The spot brought together more than 30 current and former NBA stars, who playfully interact among a horde of Easter eggs for viewers to hunt. The video’s guide is played by Michael B. Jordan, who drives the Hoop Bus, a real nonprofit that empowers communities through basketball. The video gained more than 83 million views within hours and scored engagement across social platforms as fans teamed up to decode its many references, all resulting in an 8% increase in year-over-year TV ratings.
“NBA Lane is one of those things that we really measure in cultural response,” said Barnes. “And when we talk about cultural response, we're talking about the memes and the participatory elements and the fact that whole Reddit threads and forums would come together to pick apart the launch spot to figure out that the Kobe and Devin [Booker] sequence was eight seconds long, which, of course, was Kobe’s jersey number for so long.”
“Basketball had shut down, people were watching it in a bubble, fans weren't in arenas, and so we needed to find a way to celebrate what this ecosystem of basketball was,” Campbell added. “It wasn't just a sport, it was a culture.”
The growth
Campbell was part of a huge hiring wave for the agency that began in 2020 and resulted in a total of 124 new Translation employees in 2020 and 2021 combined, plus a new office in Los Angeles that joined its existing locations in San Francisco and Brooklyn.
“The people that we've been able to attract have been really nothing short of extraordinary … and how they maintain our laser focus on diversity of everything—diversity of mindsets, diversity of culture, diversity of just representing almost everything you could possibly think of to ensure that we really are able to stay true to who we are,” said Ann Wool, Translation president. “I've talked to numerous clients and they point to that fact: The difference of our talent compared to our competitors is one of the main attractions to them.”
See all of Ad Age's 2022 A-List winners here.
In addition to its growth internally, the agency grew its clientele with wins for American Express’ NBA work, WhatsApp, TicTac, insurance group TIAA and pharmaceutical company Eli Lilly’s metastatic breast cancer prescription Verzinio.
Overall, Translation experienced a 97% increase in revenue from $30 million in 2020 to a projected $59.3 million in 2021.
The future
All of the growth, financially and in staff and clients, also led to an ideological realization for Translation.

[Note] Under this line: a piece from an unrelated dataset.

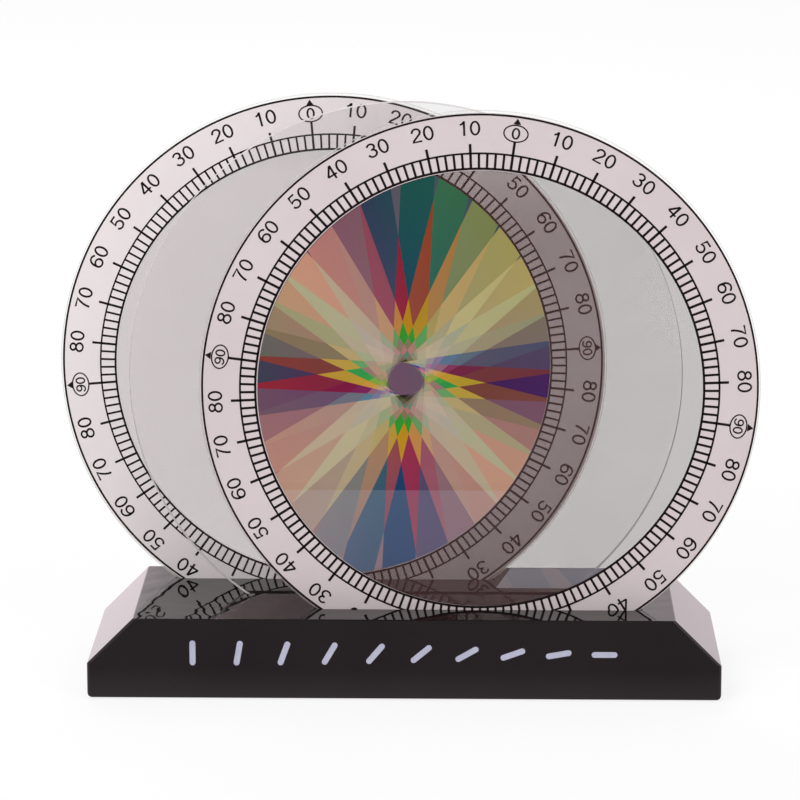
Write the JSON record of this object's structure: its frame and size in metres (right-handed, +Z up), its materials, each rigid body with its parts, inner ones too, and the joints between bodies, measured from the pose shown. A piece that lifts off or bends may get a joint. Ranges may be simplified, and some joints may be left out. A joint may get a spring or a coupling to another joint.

The agency hadn’t found success fitting into already-formed frameworks for how an agency should look or operate. Barnes said that “2020 could have felt like an exception,” but now that the industry has seen what Translation is capable of, it’s the agency's job to keep pushing their work forward.

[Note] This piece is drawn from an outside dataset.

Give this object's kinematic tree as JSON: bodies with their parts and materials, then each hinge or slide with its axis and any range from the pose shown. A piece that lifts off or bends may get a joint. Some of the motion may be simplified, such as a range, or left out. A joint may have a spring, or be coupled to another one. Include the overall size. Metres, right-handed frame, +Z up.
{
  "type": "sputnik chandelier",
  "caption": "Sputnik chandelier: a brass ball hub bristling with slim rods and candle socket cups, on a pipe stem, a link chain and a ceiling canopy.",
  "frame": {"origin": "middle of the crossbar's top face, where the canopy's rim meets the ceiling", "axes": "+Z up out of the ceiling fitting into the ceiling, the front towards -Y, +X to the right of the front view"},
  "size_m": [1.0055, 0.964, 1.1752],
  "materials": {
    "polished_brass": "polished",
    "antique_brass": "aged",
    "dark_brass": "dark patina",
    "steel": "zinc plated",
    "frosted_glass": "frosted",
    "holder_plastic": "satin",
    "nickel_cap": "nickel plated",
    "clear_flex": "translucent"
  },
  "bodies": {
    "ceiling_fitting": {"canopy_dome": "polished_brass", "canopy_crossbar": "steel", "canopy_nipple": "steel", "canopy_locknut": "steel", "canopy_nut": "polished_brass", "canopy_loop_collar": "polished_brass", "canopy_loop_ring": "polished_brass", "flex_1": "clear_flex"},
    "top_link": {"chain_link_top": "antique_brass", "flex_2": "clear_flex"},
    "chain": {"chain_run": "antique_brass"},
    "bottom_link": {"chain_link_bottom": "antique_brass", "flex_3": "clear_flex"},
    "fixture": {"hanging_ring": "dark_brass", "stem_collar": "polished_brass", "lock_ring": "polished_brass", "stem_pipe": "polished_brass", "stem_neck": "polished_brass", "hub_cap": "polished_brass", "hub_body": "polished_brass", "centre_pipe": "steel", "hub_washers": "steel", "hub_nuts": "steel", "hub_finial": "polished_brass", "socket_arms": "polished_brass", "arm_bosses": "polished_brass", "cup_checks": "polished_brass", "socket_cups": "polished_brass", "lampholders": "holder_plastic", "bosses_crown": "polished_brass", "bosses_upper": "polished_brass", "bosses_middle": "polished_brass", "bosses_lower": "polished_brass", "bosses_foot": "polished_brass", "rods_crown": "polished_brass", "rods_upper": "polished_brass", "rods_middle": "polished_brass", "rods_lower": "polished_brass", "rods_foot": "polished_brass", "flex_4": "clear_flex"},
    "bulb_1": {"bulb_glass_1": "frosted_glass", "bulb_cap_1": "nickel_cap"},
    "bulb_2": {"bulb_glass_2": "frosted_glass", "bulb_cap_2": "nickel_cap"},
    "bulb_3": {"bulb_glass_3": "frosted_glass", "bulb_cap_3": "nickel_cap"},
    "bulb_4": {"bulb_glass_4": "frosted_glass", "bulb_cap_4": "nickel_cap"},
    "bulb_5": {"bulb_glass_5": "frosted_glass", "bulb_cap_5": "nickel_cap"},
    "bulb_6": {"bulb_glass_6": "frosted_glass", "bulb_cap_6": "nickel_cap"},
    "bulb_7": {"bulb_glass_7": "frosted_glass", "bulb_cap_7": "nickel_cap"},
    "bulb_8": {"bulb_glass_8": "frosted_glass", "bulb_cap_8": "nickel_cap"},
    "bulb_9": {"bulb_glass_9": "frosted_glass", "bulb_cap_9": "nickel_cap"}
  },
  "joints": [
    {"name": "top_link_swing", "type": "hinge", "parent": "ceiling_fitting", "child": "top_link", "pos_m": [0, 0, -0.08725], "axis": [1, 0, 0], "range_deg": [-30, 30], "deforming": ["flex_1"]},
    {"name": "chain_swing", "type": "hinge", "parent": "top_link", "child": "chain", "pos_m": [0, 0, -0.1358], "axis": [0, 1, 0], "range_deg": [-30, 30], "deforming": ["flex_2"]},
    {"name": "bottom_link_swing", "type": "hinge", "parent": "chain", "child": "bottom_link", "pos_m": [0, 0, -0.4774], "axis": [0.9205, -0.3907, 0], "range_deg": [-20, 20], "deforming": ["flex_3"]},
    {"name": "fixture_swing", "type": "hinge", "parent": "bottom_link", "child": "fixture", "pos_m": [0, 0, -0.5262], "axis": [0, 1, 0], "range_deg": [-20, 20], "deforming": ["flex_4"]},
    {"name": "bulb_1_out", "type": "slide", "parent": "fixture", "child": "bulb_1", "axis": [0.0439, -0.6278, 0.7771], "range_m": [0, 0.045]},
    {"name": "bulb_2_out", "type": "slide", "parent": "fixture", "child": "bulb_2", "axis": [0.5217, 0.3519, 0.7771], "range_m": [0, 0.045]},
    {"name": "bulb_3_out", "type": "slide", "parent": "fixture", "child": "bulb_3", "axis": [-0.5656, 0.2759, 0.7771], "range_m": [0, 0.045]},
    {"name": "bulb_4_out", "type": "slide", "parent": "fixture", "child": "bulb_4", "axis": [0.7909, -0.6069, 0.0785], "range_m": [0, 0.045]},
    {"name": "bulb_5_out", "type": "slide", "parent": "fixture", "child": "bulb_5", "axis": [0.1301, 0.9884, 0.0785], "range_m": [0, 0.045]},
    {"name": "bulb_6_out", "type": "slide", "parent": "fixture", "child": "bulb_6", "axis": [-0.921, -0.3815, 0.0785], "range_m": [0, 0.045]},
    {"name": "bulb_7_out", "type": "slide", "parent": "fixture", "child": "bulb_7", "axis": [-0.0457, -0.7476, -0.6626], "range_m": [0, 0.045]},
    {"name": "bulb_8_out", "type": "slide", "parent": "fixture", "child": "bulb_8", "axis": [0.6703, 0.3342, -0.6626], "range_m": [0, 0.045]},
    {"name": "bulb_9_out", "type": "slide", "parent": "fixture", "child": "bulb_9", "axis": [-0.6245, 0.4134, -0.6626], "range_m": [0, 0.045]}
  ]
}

“Pop culture was clearly in tatters,” Barnes said, citing the pandemic, the nation’s racial awakening and its political conflict. “2021 was really about not being exceptional anymore, but normalizing what had happened in 2020, finding the right partnerships, the right canvases and the right moments to continue the momentum amount of 2020 in such a way that even as the world attempted to bounce back to normal, we were able to hold on to not just the clients, but also the brand of work that we're most proud of.”

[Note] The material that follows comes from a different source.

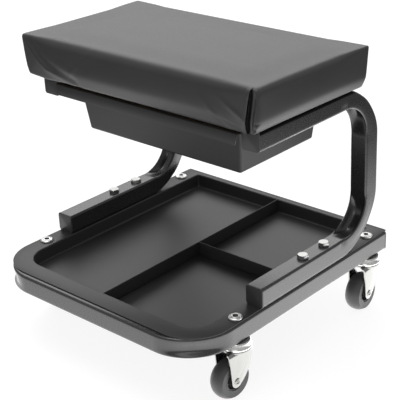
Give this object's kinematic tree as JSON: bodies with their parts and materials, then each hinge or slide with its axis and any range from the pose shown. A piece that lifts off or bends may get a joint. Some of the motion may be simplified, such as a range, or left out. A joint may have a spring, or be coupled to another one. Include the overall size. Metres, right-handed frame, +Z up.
{
  "type": "creeper seat",
  "caption": "Low rolling work seat with a padded top on bent square tube legs, a divided tool tray base, swivel casters and a sliding drawer under the seat.",
  "frame": {"origin": "on the floor, under the middle of the base: halfway across the width and halfway from the front rail to the tray's back lip", "axes": "+X to the right hand side seen from the front, +Y from the front rail to the open back of the base, +Z up from the floor"},
  "size_m": [0.381, 0.38, 0.3826],
  "materials": {
    "black_powder_coat": "satin black powder coat",
    "cap_plastic": "black moulded polyethylene",
    "zinc_hardware": "bright zinc plated steel",
    "zinc_sheet": "zinc plated sheet steel",
    "bright_zinc": "bright zinc plated pressed steel",
    "plywood": "plain birch plywood",
    "black_vinyl": "fine grained black vinyl over foam",
    "wheel_hub": "dark grey moulded polypropylene",
    "wheel_tread": "dark grey rubber tread"
  },
  "bodies": {
    "chassis": {"base_frame": "black_powder_coat", "rail_end_caps": "cap_plastic", "tray": "black_powder_coat", "divider_long": "black_powder_coat", "divider_cross": "black_powder_coat", "leg_left": "black_powder_coat", "leg_right": "black_powder_coat", "leg_end_caps": "cap_plastic", "leg_bolts": "zinc_hardware", "leg_nuts": "zinc_hardware", "seat_board": "plywood", "cushion": "black_vinyl", "seat_bolts": "zinc_hardware", "tee_nuts": "zinc_hardware", "runner_left": "zinc_sheet", "runner_right": "zinc_sheet", "runner_rivets": "zinc_sheet", "caster_bolts": "zinc_hardware", "caster_nuts": "zinc_hardware", "head_fl": "bright_zinc", "head_fr": "bright_zinc", "head_rl": "bright_zinc", "head_rr": "bright_zinc", "kingpin_fl": "bright_zinc", "kingpin_fr": "bright_zinc", "kingpin_rl": "bright_zinc", "kingpin_rr": "bright_zinc"},
    "drawer_box": {"drawer": "black_powder_coat"},
    "swivel_fl": {"fork_fl": "bright_zinc", "axle_fl": "bright_zinc"},
    "wheel_fl": {"hub_fl": "wheel_hub", "tyre_fl": "wheel_tread"},
    "swivel_fr": {"fork_fr": "bright_zinc", "axle_fr": "bright_zinc"},
    "wheel_fr": {"hub_fr": "wheel_hub", "tyre_fr": "wheel_tread"},
    "swivel_rl": {"fork_rl": "bright_zinc", "axle_rl": "bright_zinc"},
    "wheel_rl": {"hub_rl": "wheel_hub", "tyre_rl": "wheel_tread"},
    "swivel_rr": {"fork_rr": "bright_zinc", "axle_rr": "bright_zinc"},
    "wheel_rr": {"hub_rr": "wheel_hub", "tyre_rr": "wheel_tread"}
  },
  "joints": [
    {"name": "drawer_slide", "type": "slide", "parent": "chassis", "child": "drawer_box", "axis": [0, -1, 0], "range_m": [0, 0.12]},
    {"name": "swivel_fl", "type": "hinge", "parent": "chassis", "child": "swivel_fl", "pos_m": [-0.165, -0.106, 0.0645], "axis": [0, 0, 1], "continuous": true},
    {"name": "roll_fl", "type": "hinge", "parent": "swivel_fl", "child": "wheel_fl", "pos_m": [-0.1585, -0.09474, 0.0255], "axis": [-0.866, 0.5, 0], "continuous": true},
    {"name": "swivel_fr", "type": "hinge", "parent": "chassis", "child": "swivel_fr", "pos_m": [0.165, -0.106, 0.0645], "axis": [0, 0, 1], "continuous": true},
    {"name": "roll_fr", "type": "hinge", "parent": "swivel_fr", "child": "wheel_fr", "pos_m": [0.16387, -0.11895, 0.0255], "axis": [0.9962, -0.0872, 0], "continuous": true},
    {"name": "swivel_rl", "type": "hinge", "parent": "chassis", "child": "swivel_rl", "pos_m": [-0.165, 0.1585, 0.0645], "axis": [0, 0, 1], "continuous": true},
    {"name": "roll_rl", "type": "hinge", "parent": "swivel_rl", "child": "wheel_rl", "pos_m": [-0.16945, 0.14628, 0.0255], "axis": [0.9397, -0.342, 0], "continuous": true},
    {"name": "swivel_rr", "type": "hinge", "parent": "chassis", "child": "swivel_rr", "pos_m": [0.165, 0.1585, 0.0645], "axis": [0, 0, 1], "continuous": true},
    {"name": "roll_rr", "type": "hinge", "parent": "swivel_rr", "child": "wheel_rr", "pos_m": [0.16613, 0.14555, 0.0255], "axis": [0.9962, 0.0872, 0], "continuous": true}
  ]
}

When asked what these years of success have taught him, Stoute’s response is “focus.”
“Really focusing on doing what we do best,” Stoute said. “I think there was a period of time where we started trying to be things that we weren't. And when we became things that we weren't, we haven't performed well.”
“It takes guts to say no, it really does,” said Wool. “People dangle very big prizes and it’s easy to chase.”